When you anticipate this, you remove the awkwardness of self-advocacy. Your guest does not have to scan their own hunger cues under your gaze.
And importantly, they can decline by simply not reaching.
There is dignity in that freedom.
Practical ways to practice it
You do not need elaborate spreads.
If you are expecting someone in the late afternoon, assume a small hunger window.
If it is early evening, have something ready before drinks.
If it is morning, set out fruit or a pastry without commentary.
Keep a few reliable staples at home for this purpose:
Crackers and cheese.
Seasonal fruit washed and visible.
A jar of good biscuits.
Soup you can warm quickly.
Place it out shortly after arrival. Then move on. Continue conversation.
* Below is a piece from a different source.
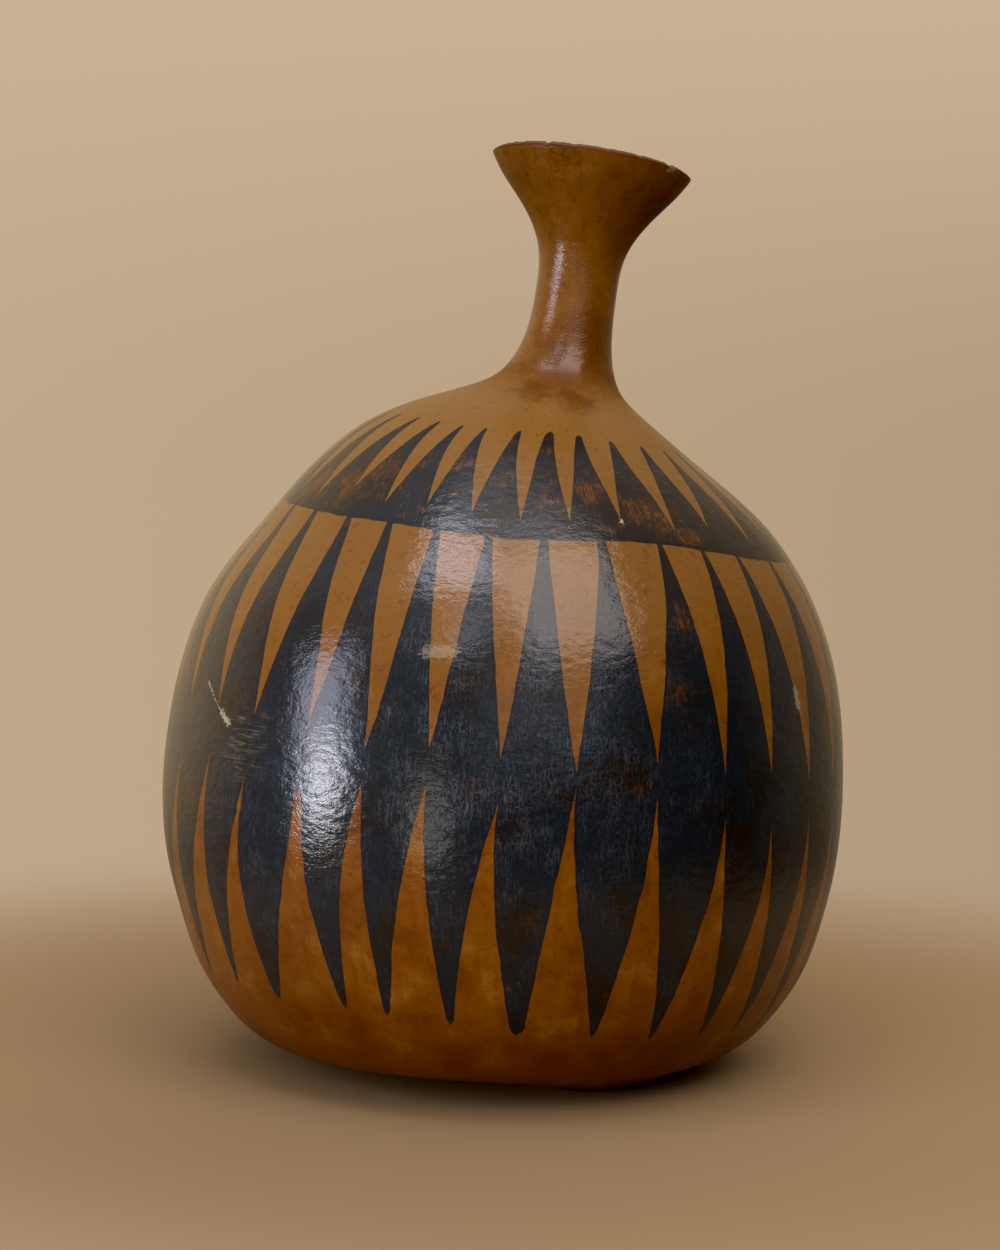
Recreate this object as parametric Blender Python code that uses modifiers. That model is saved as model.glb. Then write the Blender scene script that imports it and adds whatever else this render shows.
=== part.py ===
# Dried bottle gourd: one hollow, hard rind with a round belly, a thin leaning neck and a cut, flared mouth.
# Metres, +Z up. The gourd stands on three low swellings of its underside; the origin is under its middle.

import math

import bpy
import numpy as np

MM = 0.001

# Driving dimensions, in millimetres
WALL = 3.4  # thickness of the dried rind
RIM_ROUNDING = 0.7  # width of the worn edge round the cut mouth
SIDES = 48  # facets round the gourd
STEPS = 2  # rings made between two sections

# Sections from the mouth down to the middle of the underside. The outline is a smooth curve that these
# points steer: radius, height, and how far the section's centre stands right of and behind the belly's.
SECTIONS = [
    (32.1, 291.0, 25.2, 6.0),
    (28.7, 285.0, 24.4, 5.4),
    (20.1, 275.5, 23.8, 4.8),
    (13.1, 264.0, 22.5, 3.9),
    (12.9, 250.0, 20.9, 2.8),
    (13.3, 236.0, 19.0, 1.6),
    (16.4, 225.5, 16.8, 0.6),
    (21.0, 218.5, 15.0, 0.0),
    (37.5, 211.5, 9.0, 0.0),
    (52.8, 203.0, 4.2, 0.0),
    (68.6, 189.5, 3.0, 0.0),
    (83.8, 173.5, 2.8, 0.0),
    (97.8, 155.0, 1.4, 0.0),
    (105.5, 135.0, 1.2, 0.0),
    (109.9, 113.0, 0.8, 0.0),
    (111.7, 90.0, 0.0, 0.0),
    (110.6, 67.0, 0.0, 0.0),
    (105.0, 47.0, 0.4, 0.0),
    (100.2, 31.0, 0.4, 0.0),
    (90.2, 17.5, 0.4, 0.0),
    (81.0, 8.2, 0.4, 0.0),
    (63.0, 5.5, 0.0, 0.0),
    (44.0, 4.2, 0.0, 0.0),
    (27.0, 5.5, 0.0, 0.0),
    (12.0, 8.0, 0.0, 0.0),
    (0.0, 9.0, 0.0, 0.0),
]

# The neck leans right and a little backwards, and its sections lie square to it, as the cut mouth does.
# Each slope is the rise of a section for a unit to the right or backwards, and sets in between two heights.
LEAN_RISE, LEAN_START, LEAN_END = -0.132, 170.0, 225.0
MOUTH_RISE, MOUTH_START, MOUTH_END = -0.120, 262.0, 291.0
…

Let the table do its quiet work.
If you truly need to clarify for planning, for dinner timing for example, soften the language: “We’ll eat around seven, but there’s something here if you’d like.” It informs without pressing.
A kinder rhythm
Gentle etiquette is often about removing small frictions. Not asking “are you hungry?” is one of them.
It replaces a spotlight with a gesture. A question with a provision. It trusts that appetite will find its way without being summoned.
And in doing so, it preserves what matters most in a home meant for belonging: ease.